Stournaras, who as finance minister essentially balanced the budget in 2014, said he also believes Greece’s real growth this year will be closer to 1.9 percent.
Tsipras takes a more optimistic view. A week ago, he predicted that Greece would continue to generate larger-than-forecast surpluses and enjoy a “fiscal space” of at least 5.44 billion euros over the next four years with which to expand spending.
He announced a slew of handouts including tax cuts to businesses, farmers and self-employed professionals, tax rebates for investments, social security subsidies to young workers up to the age of 29, even lower sales tax of 11 percent, tax concessions to island economies and cheaper heating oil to colder parts of the country.
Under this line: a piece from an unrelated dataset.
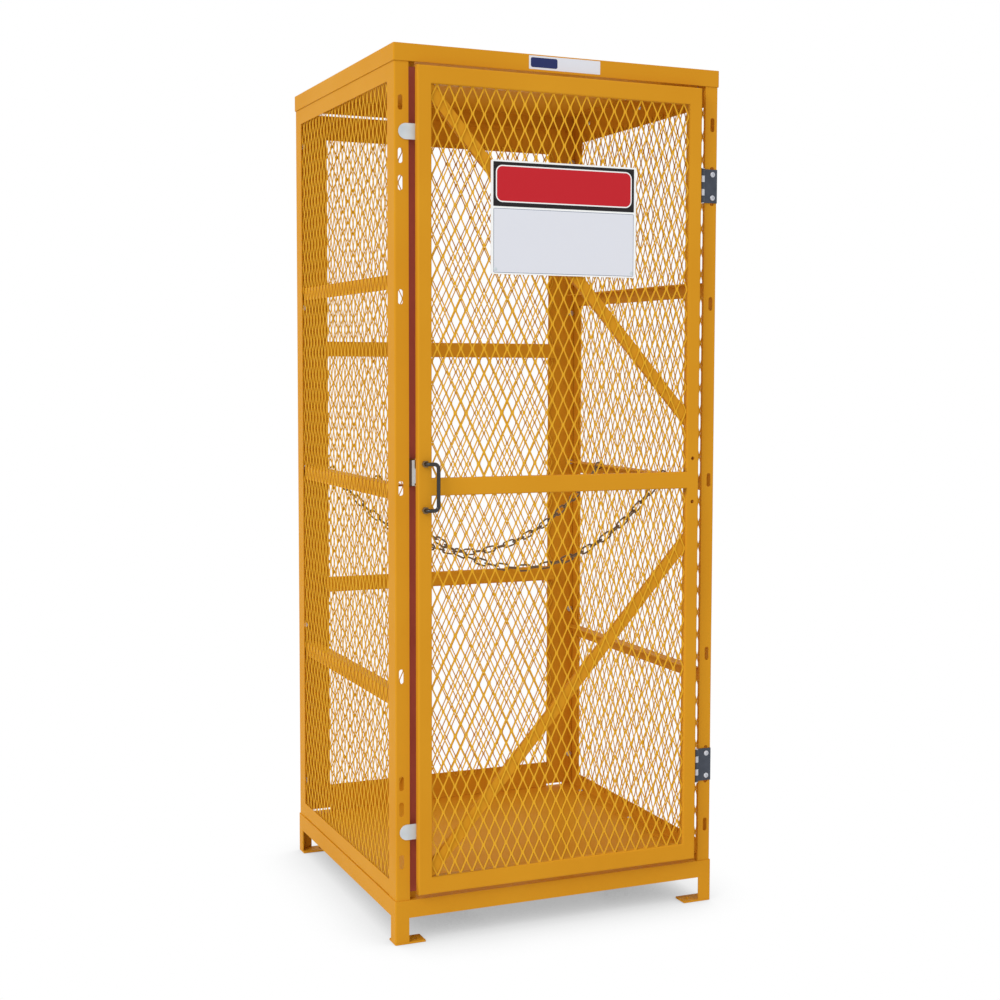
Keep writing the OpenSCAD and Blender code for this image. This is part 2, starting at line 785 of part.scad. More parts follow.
module chain_link() {
  for (s = [0, 1]) {
    rotate([0, 0, 180 * s]) translate([link_straight / 2, 0, 0])
      rotate([0, 0, -90]) rotate_extrude(angle = 180) translate([link_bend, 0]) circle(d = link_wire);
    translate([0, (2 * s - 1) * link_bend, 0]) rotate([0, 90, 0])
      cylinder(d = link_wire, h = link_straight, center = true);
  }
}

module chain(y) color(dark_zinc) translate([0, y, 0]) rotate([0, 0, -chain_slant])
  for (k = [0 : links - 1]) {
    run = (k - (links - 1) / 2) * link_run;
    translate([chain_a * asinh(run / chain_a), 0, chain_low + sqrt(chain_a * chain_a + run * run)])
      rotate([0, -atan(run / chain_a), 0]) rotate([90 * (k % 2), 0, 0]) chain_link();
  }

// Rings at the ends of the chains, each in the plane of its chain
module chain_eyes() color(dark_zinc) for (s = [0, 1], y = [-eye_front_y, eye_rear_y]) {
  rotate([0, 0, 180 * s]) translate([-eye_x, y, eye_z]) rotate([90, 0, -chain_slant])
    rotate_extrude() translate([eye_bend, 0]) circle(d = link_wire);
}

// Fasteners of the flat-packed panels

module at_frame_bolts() {
  for (x = [-1, 1], k = [-2 : 2]) {
    translate([x * slot_x, 0, mid_z + k * slot_pitch]) children();
  }
}

module frame_bolts() color(zinc) at_frame_bolts() {
  translate([0, back_face_y, 0]) rotate([90, 0, 0])
    cylinder(d = bolt_af / cos(30), h = bolt_head_ratio * bolt_d, $fn = 6);
  rod_along_y(bolt_d, back_face_y, back_face_y + bolt_len);
}

module frame_nuts() color(zinc) at_frame_bolts()
  hex_nut(post_y, 1, bolt_d + 2 * end_clear, bolt_af, nut_ratio * bolt_d, nut_flange_ratio);

// Screw with its thread end at the origin and its head past the grip
module rim_screw(grip) {
  cylinder(d = screw_d, h = grip);
  translate([0, 0, grip]) cylinder(d = screw_head_d, h = screw_head_h);
}

// The base screws hold the bottom rails, and studs on the inside of the roof rim hold the top rails
module rim_screws() color(zinc) {
  translate([0, 0, base_top - sheet_t]) rim_screw_points() rim_screw(sheet_t + post_t);
  for (s = [-1, 1], k = [-1, 0, 1]) {
    translate([s * post_x, k * rim_screw_pitch, roof_screw_z]) rotate([0, -90 * s, 0]) rim_screw(post_t);
  }
}

base_tray();
leg(-1, -1);  // leg_front_left
leg(1, -1);  // leg_front_right
leg(-1, 1);  // leg_rear_left
leg(1, 1);  // leg_rear_right
foot_plates();
roof_panel();
post(false, false);  // left_front_post
post(false, true);  // left_rear_post
top_rail(false);  // left_top_rail
bottom_rail(false);  // left_bottom_rail
side_crossbar(false, 1);  // left_crossbar_upper
side_crossbar(false, 0);  // left_crossbar_middle
side_crossbar(false, -1);  // left_crossbar_lower
side_mesh(false);  // left_mesh
post(true, false);  // right_front_post
post(true, true);  // right_rear_post
top_rail(true);  // right_top_rail
bottom_rail(true);  // right_bottom_rail
side_crossbar(true, 1);  // right_crossbar_upper
side_crossbar(true, 0);  // right_crossbar_middle
side_crossbar(true, -1);  // right_crossbar_lower
side_mesh(true);  // right_mesh
back_stile(false);  // back_stile_left
back_stile(true);  // back_stile_right
back_rail(back_high - back_rail_h, back_high);  // back_top_rail
back_rail(base_top, back_low + back_rail_h);  // back_bottom_rail
back_crossbar(1);  // back_crossbar_upper
back_crossbar(-1);  // back_crossbar_lower
back_mesh();
door_stile(door_left, handle_x);  // door_stile_latch
door_stile(door_in_right, spare_x);  // door_stile_hinge
door_rail(door_high - door_rail_h);  // door_top_rail
door_rail(door_mid - door_rail_h / 2);  // door_mid_rail
door_rail(door_low);  // door_bottom_rail
door_brace(1);  // door_brace_upper
door_brace(-1);  // door_brace_lower
door_mesh(door_mid + (door_rail_h + half_open_h) / 2);  // door_mesh_upper
door_mesh(door_mid - (door_rail_h + half_open_h) / 2);  // door_mesh_lower
pull_handle();
handle_nuts();
door_stops();
sign_plate();
sign_rivets();
post_leaf(1);  // upper_post_leaf
post_leaf(-1);  // lower_post_leaf
door_leaf(1);  // upper_door_leaf
door_leaf(-1);  // lower_door_leaf
hinge_pins();
hinge_screws();
hinge_nuts();
catch_case();
catch_screws();
strike_plate();
chain(-chain_y);  // front_chain
chain(chain_y);  // rear_chain
chain_eyes();
frame_bolts();
frame_nuts();
rim_screws();
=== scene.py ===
"""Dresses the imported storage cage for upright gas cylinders.

The construction comes from the frame as exact nodes.  This script gives every
visible surface its finish, turns the mesh walls into raised expanded metal,
rounds the edges of the coated steel, and adds the faces of the sign and the
small fittings.
"""

import json
import logging
import math
from dataclasses import dataclass, field
from enum import Enum

import bmesh
import bpy
from mathutils import Matrix, Vector

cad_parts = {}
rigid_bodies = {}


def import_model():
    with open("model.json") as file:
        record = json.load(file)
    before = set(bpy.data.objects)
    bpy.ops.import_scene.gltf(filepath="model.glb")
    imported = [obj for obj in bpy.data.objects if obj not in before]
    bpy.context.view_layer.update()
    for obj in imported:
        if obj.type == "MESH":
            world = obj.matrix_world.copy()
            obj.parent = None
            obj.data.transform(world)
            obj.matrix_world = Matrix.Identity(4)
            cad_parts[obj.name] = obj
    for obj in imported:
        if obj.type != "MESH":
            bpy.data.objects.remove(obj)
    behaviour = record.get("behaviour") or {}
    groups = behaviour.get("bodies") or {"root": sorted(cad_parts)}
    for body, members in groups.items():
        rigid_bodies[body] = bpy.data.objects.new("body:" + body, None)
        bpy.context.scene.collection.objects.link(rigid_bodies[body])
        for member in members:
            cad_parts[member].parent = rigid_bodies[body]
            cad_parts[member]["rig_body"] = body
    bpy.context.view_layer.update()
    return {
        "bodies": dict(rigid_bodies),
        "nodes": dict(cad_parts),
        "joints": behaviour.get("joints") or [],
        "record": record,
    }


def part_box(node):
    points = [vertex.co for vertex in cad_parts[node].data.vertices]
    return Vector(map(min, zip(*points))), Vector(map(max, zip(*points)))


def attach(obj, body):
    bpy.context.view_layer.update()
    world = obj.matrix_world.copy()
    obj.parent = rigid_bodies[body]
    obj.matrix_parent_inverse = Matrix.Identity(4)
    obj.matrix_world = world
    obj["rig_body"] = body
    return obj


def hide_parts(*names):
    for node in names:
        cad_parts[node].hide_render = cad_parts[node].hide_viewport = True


log = logging.getLogger("cage")

MM = 0.001
WELD_REACH = 0.002 * MM
CUT_REACH = 0.001 * MM
WHITE = (1.0, 1.0, 1.0, 1.0)


def linear(rgb: tuple[int, int, int]) -> tuple[float, float, float, float]:
    """Turns a display colour into the linear colour that shaders take.

    Args:
        rgb: Red, green and blue from 0 to 255.

    Returns:
        The linear colour with an alpha of 1.
    """
    def channel(value: int) -> float:
        """Returns one linear channel."""
        v = value / 255
        return v / 12.92 if v <= 0.04045 else ((v + 0.055) / 1.055) ** 2.4

    return (*map(channel, rgb), 1.0)


class Slot(Enum):
    """Material slots of the record."""

    COAT = "yellow_powder_coat"
    MESH = "yellow_mesh"
    BRIGHT = "bright_zinc"
    DARK = "dark_zinc"
    BOARD = "sign_board"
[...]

Tsipras said the package creates “sustainable growth prospects for the Greek economy in the coming years”, and dubbed his vision “a plan for the Greece of the many”.
Syriza has trailed the opposition conservative New Democracy party by between six and 11 points for two years as it maintained strict discipline on expenditures. It is now attempting to claw back lost voters.
This year it raised minimum wage by 11 percent, partially undoing a 20 percent cut in 2012. It reduced a roundly hated tax on property ownership, introduced in 2011, by 30 percent, and weighted it towards wealthier households.
And it reinstated a protection against bank foreclosures on primary residences worth a quarter of a million euros or less. The protection had been put in place at the beginning of the crisis in 2010, but creditors abolished it in 2015, saying it had contributed to banks’ 100 billion euro portfolio of non-performing loans.
European Parliament elections on May 26 will be a weathervane on the party’s chances of returning to power in October. If recent student elections are an indication, however, Syriza has lost the young. It took one percent of the university vote.